The Loan Wasn’t Used for Qualified Education Expenses 

Only interest on qualified student loans is deductible. That means the loan must have been used solely for eligible education costs, such as tuition, required fees, books, supplies, and certain room and board expenses at an eligible school. 

You Aren’t Legally Responsible for the Loan 

You can only deduct interest on a loan you are legally required to repay. If a parent took out the loan in their own name, the student generally can’t deduct the interest—even if the student made the payments. The reverse is also true. 

You’re Claimed as a Dependent 

If someone else can claim you as a dependent on their tax return, you’re not eligible to deduct student loan interest yourself. This often affects students and recent graduates, even if they’re the ones paying the loan. 

How the Student Loan Interest Deduction Is Claimed 

If you qualify, the deduction is claimed as an adjustment to income on your federal tax return. Lenders typically send Form 1098-E if you paid $600 or more in interest during the year. The form shows how much interest was paid and helps document the deduction. 

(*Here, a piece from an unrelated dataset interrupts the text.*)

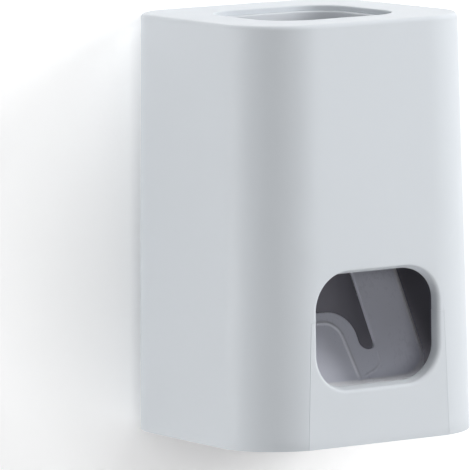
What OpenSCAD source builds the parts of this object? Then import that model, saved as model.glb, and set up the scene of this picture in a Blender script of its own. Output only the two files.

Even if you don’t receive a form, interest may still count if it meets IRS rules and can be verified through loan statements. Claiming the deduction does not require itemizing, and it does not replace the standard deduction. 

Final Thoughts 

So, is student loan interest tax deductible when the loans are private? In many cases, yes—but only when the loan qualifies, your income falls within IRS limits, and you meet all filing requirements. Interest paid on private student loans is treated the same as federal loan interest under tax law, as long as the loan was used for qualified education expenses. 

If your interest isn’t deductible, it’s often due to income limits, filing status, or how the loan was structured. While the deduction won’t erase student debt, it can reduce taxable income for eligible borrowers and help offset some of the cost of paying interest over time.